The biggest blockers to experimentation in enterprise organizations are cultural.

When experimentation is treated like a side project—or worse, a threat to the status quo—it’s no surprise that velocity stalls and progress dies in committee.

In this episode, Arun and David unpack exactly why legacy enterprise companies struggle to build a culture of experimentation, despite having all the resources in the world. And what separates the companies who succeed from the ones who stay stuck.

Why Enterprise Velocity Gets Crushed

There are two core ingredients that make experimentation successful:
– A willingness to tolerate managed risk
– The velocity to move fast and validate ideas

Both are usually missing in large orgs. Not because leaders don’t want experimentation—but because bureaucracy, slow release cycles, and internal politics make it nearly impossible.

Layer in misaligned stakeholders, global complexity, and siloed data, and suddenly even running a basic A/B test feels like moving mountains.

How to Start Small and Build Momentum

The smartest enterprise experimentation programs don’t start with the homepage.
They start where:

  • There’s less internal friction
  • There’s measurable business impact
  • There’s faster time-to-learn

That’s usually deeper in the funnel—lead forms, onboarding flows, paid landing pages. These are the areas where you can move quickly, validate hypotheses, and prove value without ruffling feathers.

Wins here earn trust, budget, and buy-in to scale the program.

Risk Mitigation: The Story Execs Will Listen To

Experimentation isn’t just about growth. It’s about reducing risk.
It’s a safer, faster, more controlled way to validate what works before you commit major resources.

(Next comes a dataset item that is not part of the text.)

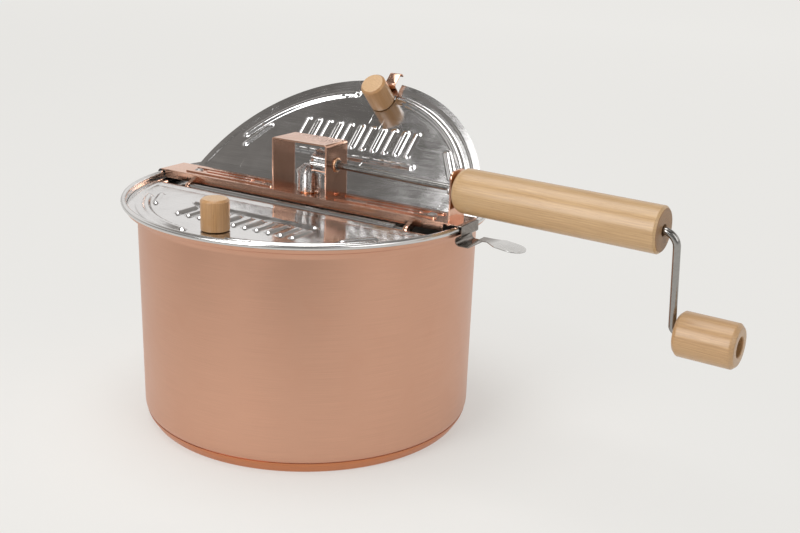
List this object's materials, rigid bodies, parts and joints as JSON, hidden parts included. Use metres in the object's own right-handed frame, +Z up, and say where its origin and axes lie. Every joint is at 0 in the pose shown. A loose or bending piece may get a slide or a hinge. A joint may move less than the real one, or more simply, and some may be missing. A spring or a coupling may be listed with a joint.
{
  "type": "stovetop popcorn popper",
  "caption": "Covered stovetop popping pot with hinged half lids on a crossbar and a hand crank along the handle that turns a stirring wire.",
  "frame": {"origin": "middle of the base disc's flat underside, on the pot's axis and the stirrer's", "axes": "+Z up, +X from the pot towards the handle and crank, -Y towards the closed front lid, +Y towards the open rear lid"},
  "size_m": [0.4366, 0.2552, 0.2325],
  "materials": {
    "pot_copper": "satin copper-coloured stainless steel, finely brushed round the wall",
    "disc_copper": "satin copper-coloured base disc, a little darker than the wall",
    "bright_copper": "bright polished copper-coloured plating",
    "lid_steel": "polished stainless steel with fine polishing lines",
    "strip_steel": "bright spring steel strip",
    "rod_steel": "bright plated steel rod",
    "gear_steel": "machined plated steel",
    "bushing_metal": "plain bearing metal, copper coloured",
    "rivet_steel": "plain steel",
    "handle_wood": "light varnished maple",
    "knob_wood": "caramel varnished wood"
  },
  "bodies": {
    "base": {"pot_shell": "pot_copper", "base_disc": "disc_copper", "crossbar": "bright_copper", "rim_hook": "strip_steel", "latch_spring": "strip_steel", "handle_plate": "bright_copper", "gear_bracket": "bright_copper", "shaft_bushing": "bushing_metal", "crank_bushing": "bushing_metal", "handle": "handle_wood", "handle_screws": "rivet_steel", "hook_rivet": "rivet_steel", "latch_rivet": "rivet_steel", "front_hinge_pin": "rod_steel", "rear_hinge_pin": "rod_steel"},
    "crank": {"crank_shaft": "rod_steel", "drive_gear": "gear_steel", "drive_gear_pin": "rod_steel", "crank_ring": "rod_steel", "knob_cap": "rod_steel"},
    "crank_grip": {"crank_knob": "knob_wood"},
    "stirrer": {"stirrer_shaft": "rod_steel", "stirrer_wire": "rod_steel", "driven_gear": "gear_steel", "driven_gear_pin": "rod_steel", "stirrer_ring": "rod_steel"},
    "front_lid": {"front_lid": "lid_steel", "front_lid_knob": "knob_wood", "front_knob_screw": "rivet_steel"},
    "rear_lid": {"rear_lid": "lid_steel", "rear_lid_knob": "knob_wood", "rear_knob_screw": "rivet_steel", "lid_clip": "bright_copper"},
    "latch": {"latch_tab": "strip_steel"}
  },
  "joints": [
    {"name": "crank_turn", "type": "hinge", "parent": "base", "child": "crank", "pos_m": [0, 0, 0.1818], "axis": [0.9998, 0, -0.021], "continuous": true},
    {"name": "stirrer_turn", "type": "hinge", "parent": "base", "child": "stirrer", "pos_m": [0, 0, 0.1818], "axis": [0, 0, 1], "continuous": true},
    {"name": "crank_grip_turn", "type": "hinge", "parent": "crank", "child": "crank_grip", "pos_m": [0.27859, 0.01117, 0.1119], "axis": [0.9998, 0, -0.021], "continuous": true},
    {"name": "front_lid_hinge", "type": "hinge", "parent": "base", "child": "front_lid", "pos_m": [0, -0.019, 0.1516], "axis": [-1, 0, 0], "range_deg": [0, 85]},
    {"name": "rear_lid_hinge", "type": "hinge", "parent": "base", "child": "rear_lid", "pos_m": [0, 0.019, 0.1516], "axis": [1, 0, 0], "range_deg": [-43.7, 41.3]},
    {"name": "latch_lift", "type": "hinge", "parent": "base", "child": "latch", "pos_m": [0.1281, 0, 0.15825], "axis": [0, -1, 0], "range_deg": [0, 20], "stiffness_Nm_per_rad": 0.4, "springref_deg": -0.57}
  ],
  "couplings": [
    {"joint": "stirrer_turn", "follows": "crank_turn", "ratio": 1}
  ]
}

Frame it this way, and suddenly even the most conservative stakeholders start paying attention.

TL;DR: If You Want to Build an Experimentation Culture in Enterprise…

Start where you can win fast.
Show how you save time and reduce risk.
Use those wins to scale the program into something sustainable.


Watch the full conversation on Episode 4, Part 1

Get the full breakdown on why experimentation struggles in enterprise—and how to fix it.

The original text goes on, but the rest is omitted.